# Small crank ID please



## H2O Mellon (Apr 5, 2004)

I bought some cranks for next year. I got a bunch of Bandits and some others that I didn’t know what they were including a ha drum of nice older Bill Dance crappie cranks.

I know I’ve seen these two sets of baits in the past but am wondering if someone can ID them for me?
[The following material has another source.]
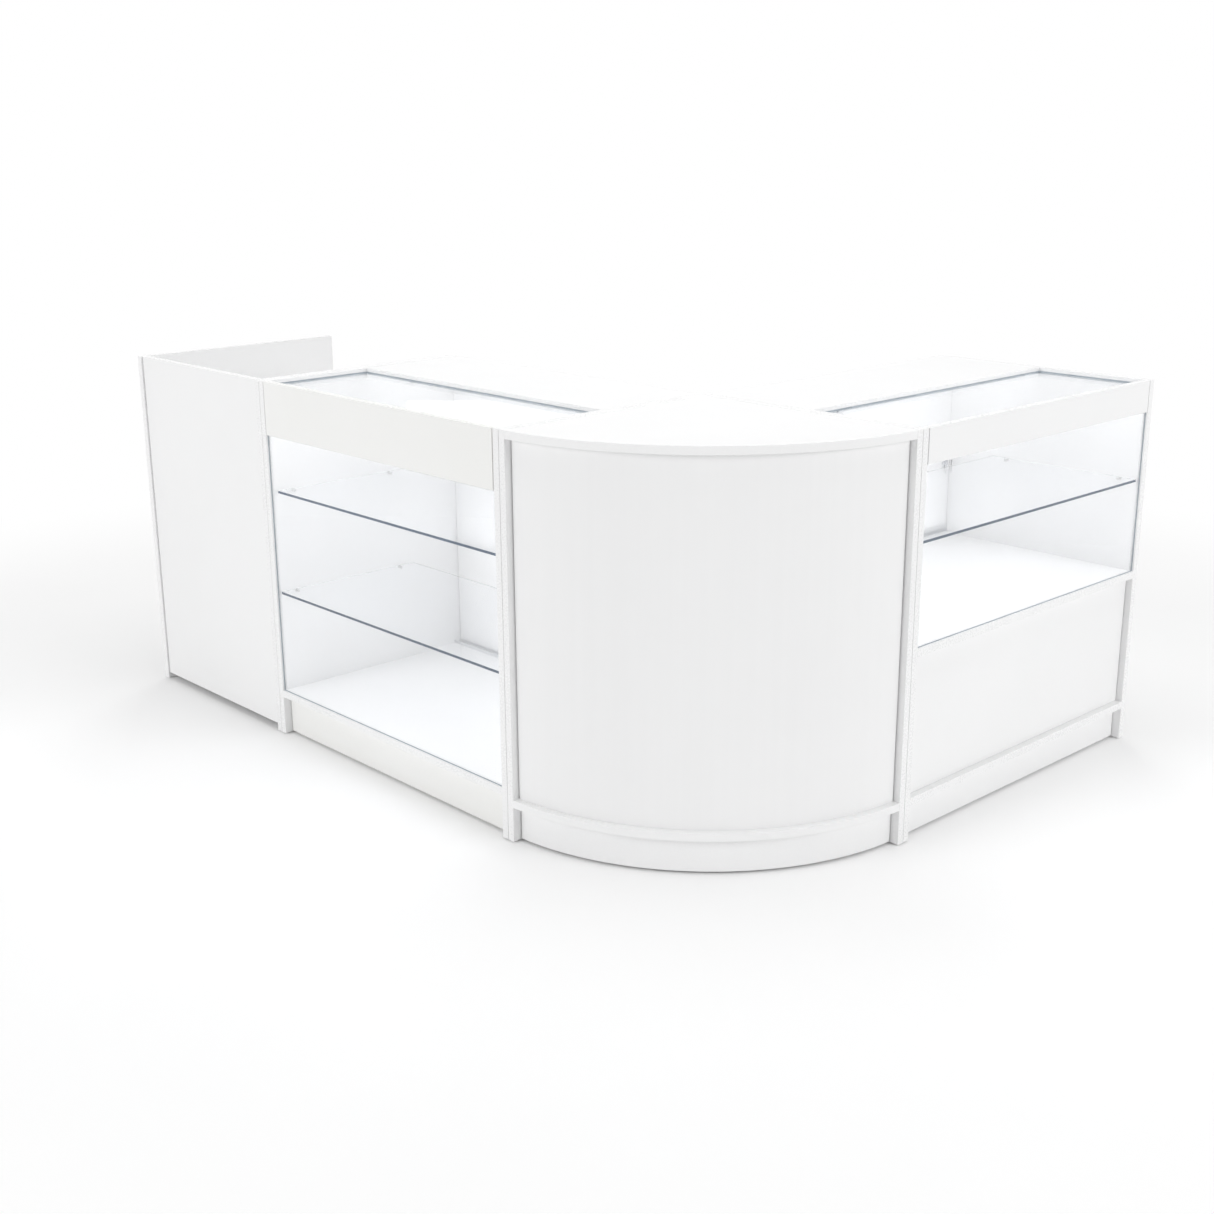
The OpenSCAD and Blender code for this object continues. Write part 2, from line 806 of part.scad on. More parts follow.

My best guess is the three with the screw in the bottom on Rebels and the others are some sort of Bombers but could be wrong wo figured I’d post here.
Thanks in advance for any help.


----------



## H2O Mellon (Apr 5, 2004)

Now I'm thinking the second group might be Norman Baby N's.


----------



## Buck-Eye (Jul 9, 2008)

First slide looks like two Rebel Wee R’s a Deep Wee R


----------



## Specwar (Sep 22, 2014)

I have about a dozen that are strikingly similar to those that I purchased in a lot from Bass Pro Shops over 25 years ago for crappie.


----------



## Gotworms (Jan 29, 2015)

Second group is def deep baby ns


----------



## Gotworms (Jan 29, 2015)

Your missing the chrome and black best one


----------



## BuckeyeFishinNut (Feb 8, 2005)

Top picture are definitely Rebel deep Wee Rs


----------



## ristorap (Mar 6, 2013)

They are Rebel's and Norman's brand crank baits.


----------